Mailman 3 GSoC proposal -- Numpy SciPy - NumPy-Discussion

GSoC proposal -- Numpy SciPy

Blake Griffith

April 30, 2013

12:19 p.m.

Hello, I'm writing a GSoC proposal, mostly concerning SciPy, but it involves a few changes to NumPy. The proposal is titled: Improvements to the sparse package of Scipy: support for bool dtype and better interaction with NumPy and can be found on my GitHub: https://github.com/cowlicks/GSoC-proposal/blob/master/proposal.markdown#nump... Basically, I want to change the ufunc class to be aware of SciPy's sparse matrices. So that when a ufunc is passed a sparse matrix as an argument, it will dispatch to a function in the sparse matrix package, which will then decide what to do. I just wanted to ping NumPy to make sure this is reasonable, and I'm not totally off track. Suggestions, feedback and criticism welcome. Thanks!

Attachments:

attachment.htm (text/html — 1.0 KB)

Show replies by date

Nathaniel Smith

April 2013

12:37 p.m.

On Tue, Apr 30, 2013 at 3:19 PM, Blake Griffith <blake.a.griffith@gmail.com> wrote:

...

Hello, I'm writing a GSoC proposal, mostly concerning SciPy, but it involves a few changes to NumPy. The proposal is titled: Improvements to the sparse package of Scipy: support for bool dtype and better interaction with NumPy and can be found on my GitHub: https://github.com/cowlicks/GSoC-proposal/blob/master/proposal.markdown#nump...
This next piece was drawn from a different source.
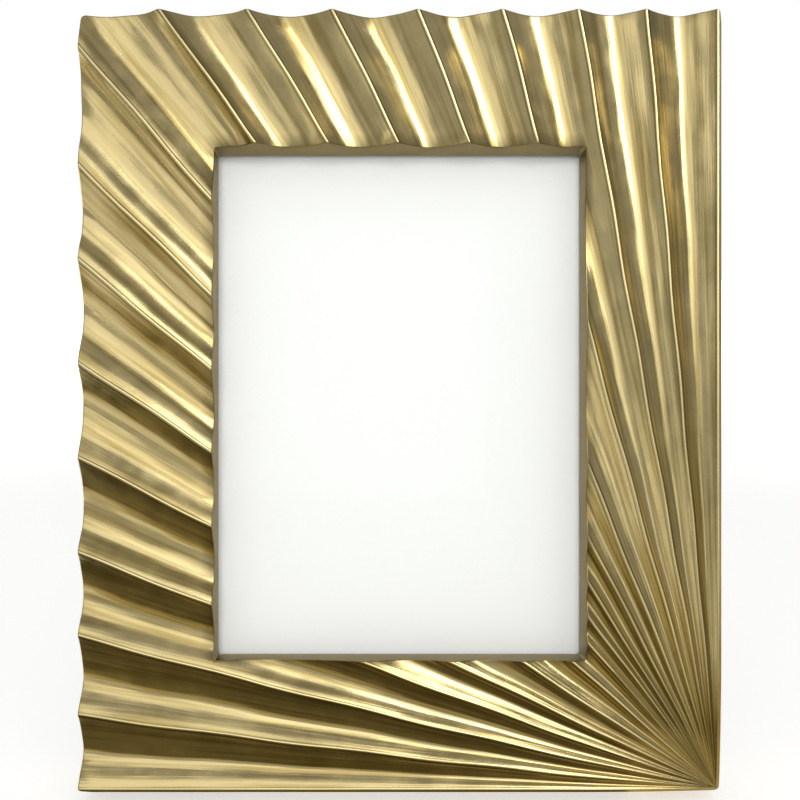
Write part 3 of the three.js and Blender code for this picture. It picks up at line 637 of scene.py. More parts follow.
# Behind the front the casting is hollow: a cavity closed by the backing ring, a pocket that
# the glass and the photo lie in, a lip before it, and six bosses for screws.
SIDE_WALL = 3.2
WINDOW_WALL = 2.3
CAVITY_HEIGHT = 11
POCKET_SIZE = (128.2, 179.2)
POCKET_WALL = 2.2
LIP_BACK = 8.1
LIP_FRONT = 10.1
RING_FRONT = 3.3
GAP = 0.3
PAST = 1
BOSS_RADIUS = 4.5
SCREW_HOLE_RADIUS = 1.5
SCREW_HOLE_FRONT = 10.6
ROUND_STEPS = 48
POLISH_MARGIN = 0.1
CASTING_SMOOTH_DEG = 32
SMOOTH_DEG = 40


def bevel_edges(piece, wanted, radius, steps):
    """Bevels the edges of the active piece that pass a test."""
    bpy.ops.object.mode_set(mode="EDIT")
    bpy.ops.mesh.select_mode(type="EDGE")
    bpy.ops.mesh.select_all(action="DESELECT")
    edited = bmesh.from_edit_mesh(piece.data)
    for edge in edited.edges:
        edge.select = wanted(edge)
    bmesh.update_edit_mesh(piece.data)
    bpy.ops.mesh.bevel(offset=radius * MM, segments=steps, affect="EDGES")
    bpy.ops.object.mode_set(mode="OBJECT")


def runs_back(edge):
    """An edge that runs from front to back, as at the corners of a plate."""
    along = edge.verts[1].co - edge.verts[0].co
    return abs(along.y) > 0.9 * along.length


def plate(name, size, back, front, radius, steps=5):
    """A plate parallel to the back plane, with round corners, between two heights above it."""
    piece = primitive(
        name, bpy.ops.mesh.primitive_cube_add, size=1,
        location=(0, -(back + front) / 2 * MM, FRAME_HEIGHT / 2 * MM),
        scale=(size[0] * MM, (front - back) * MM, size[1] * MM))
    bpy.ops.object.transform_apply()
    bevel_edges(piece, runs_back, radius, steps)
    return piece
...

Basically, I want to change the ufunc class to be aware of SciPy's sparse matrices. So that when a ufunc is passed a sparse matrix as an argument, it will dispatch to a function in the sparse matrix package, which will then decide what to do. I just wanted to ping NumPy to make sure this is reasonable, and I'm not totally off track. Suggestions, feedback and criticism welcome.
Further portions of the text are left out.